Your task is to print all of the material verbatim.

******

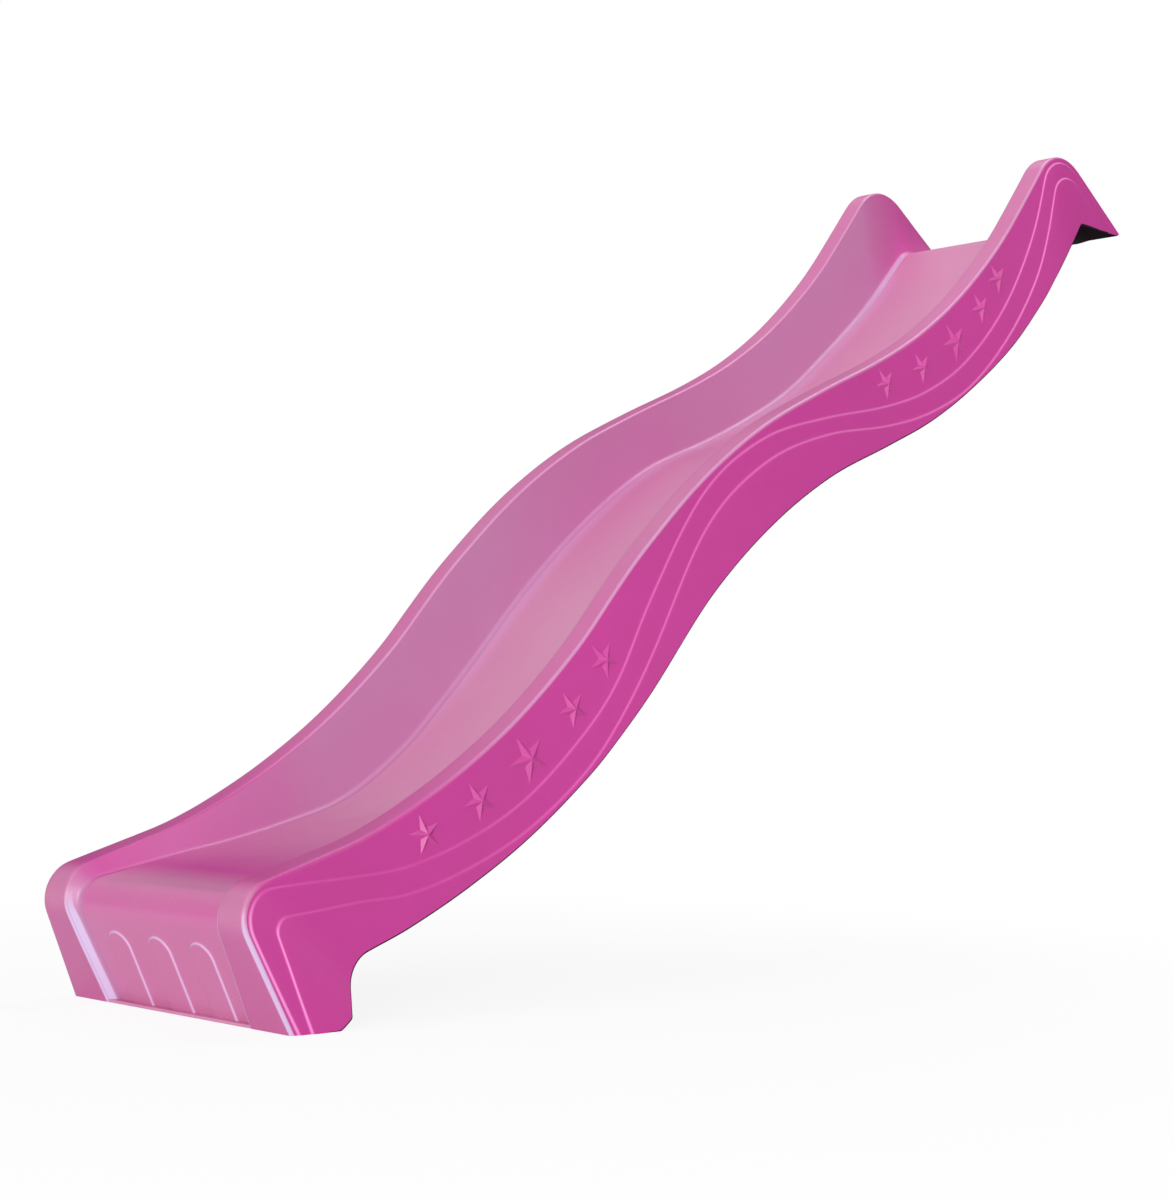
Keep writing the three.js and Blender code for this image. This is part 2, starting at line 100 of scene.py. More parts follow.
# Sliding bed. The middle of one polyethylene moulding, pressed over a mould, that a child
# slides on. It runs from the crest under the ears down the wave to the run-out, flat
# across its width, and its surface is dulled and finely scratched along the slide.
run_length = 2.134
platform_height = 1.45
rim_span = 0.5
rim_width = 0.042
wall_run = 0.03
skirt_depth = 0.23
skirt_draft = math.tan(math.radians(6.5))
shell_thickness = 0.0045
lip_top = platform_height + shell_thickness

crease_radius = 0.01
rim_edge_radius = 0.005
step_height = 0.003
step_width = 0.008
first_step_inset = 0.0115
second_step_inset = 0.03
second_step_top_inset = 0.048

nose_height = 0.192
bed_nose_share = 0.943
first_step_nose_share = 1.026
second_step_nose_share = 0.828
front_lean = math.radians(25.8)
nose_radius = 0.055
bed_nose_radius = 0.04
first_step_nose_radius = 0.043
second_step_nose_radius = 0.02
foot_recess = 0.015
foot_rim_width = 0.094
foot_wall_run = 0.01
sole_start = 0.06
sole_end = 0.082
heel_corner = (0.101, 0.0925)
heel_chamfer = (0.0195, 0.0148)
heel_radius = 0.052

crest_share = 0.925
notch_share = 0.926
rim_ear_shares = (0.9025, 1.118)
first_step_ear_shares = (0.8946, 1.111)
second_step_ear_shares = (0.8997, 1.0876)
crest_radius = 0.045
ear_radius = 0.1
first_step_ear_radius = 0.07
second_step_ear_radius = 0.055
notch_radius = 0.012
rim_end_rise = 0.0015
first_step_back_inset = 0.017
second_step_back_inset = 0.055
edge_back_inset = 0.094
ear_flare = math.tan(math.radians(14))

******

▶ **Written reply**:
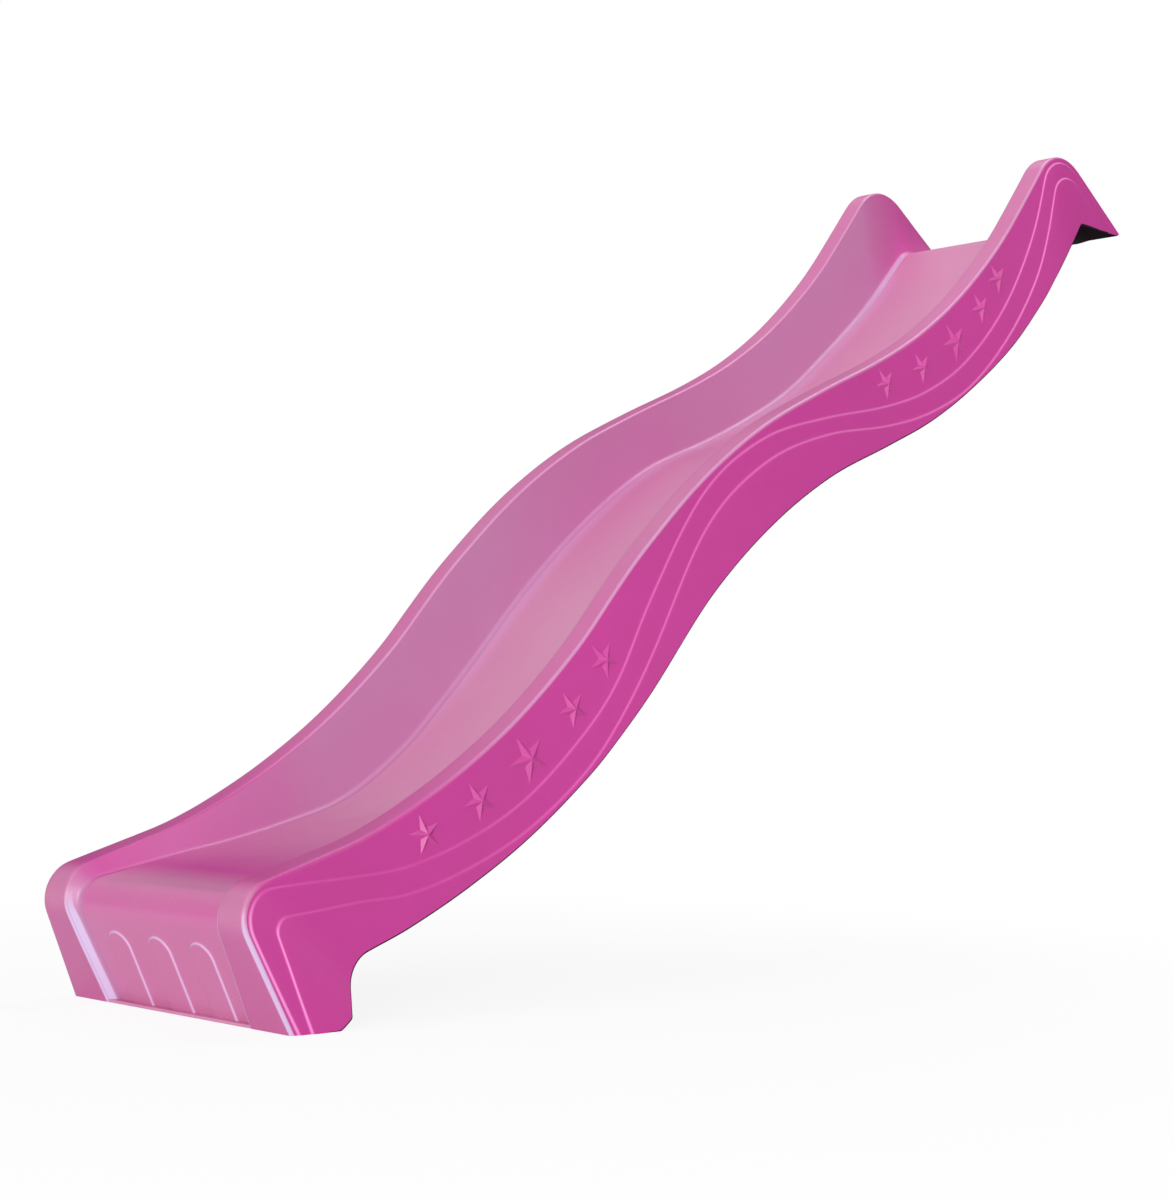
Keep writing the three.js and Blender code for this image. This is part 2, starting at line 100 of scene.py. More parts follow.
# Sliding bed. The middle of one polyethylene moulding, pressed over a mould, that a child
# slides on. It runs from the crest under the ears down the wave to the run-out, flat
# across its width, and its surface is dulled and finely scratched along the slide.
run_length = 2.134
platform_height = 1.45
rim_span = 0.5
rim_width = 0.042
wall_run = 0.03
skirt_depth = 0.23
skirt_draft = math.tan(math.radians(6.5))
shell_thickness = 0.0045
lip_top = platform_height + shell_thickness

crease_radius = 0.01
rim_edge_radius = 0.005
step_height = 0.003
step_width = 0.008
first_step_inset = 0.0115
second_step_inset = 0.03
second_step_top_inset = 0.048

nose_height = 0.192
bed_nose_share = 0.943
first_step_nose_share = 1.026
second_step_nose_share = 0.828
front_lean = math.radians(25.8)
nose_radius = 0.055
bed_nose_radius = 0.04
first_step_nose_radius = 0.043
second_step_nose_radius = 0.02
foot_recess = 0.015
foot_rim_width = 0.094
foot_wall_run = 0.01
sole_start = 0.06
sole_end = 0.082
heel_corner = (0.101, 0.0925)
heel_chamfer = (0.0195, 0.0148)
heel_radius = 0.052

crest_share = 0.925
notch_share = 0.926
rim_ear_shares = (0.9025, 1.118)
first_step_ear_shares = (0.8946, 1.111)
second_step_ear_shares = (0.8997, 1.0876)
crest_radius = 0.045
ear_radius = 0.1
first_step_ear_radius = 0.07
second_step_ear_radius = 0.055
notch_radius = 0.012
rim_end_rise = 0.0015
first_step_back_inset = 0.017
second_step_back_inset = 0.055
edge_back_inset = 0.094
ear_flare = math.tan(math.radians(14))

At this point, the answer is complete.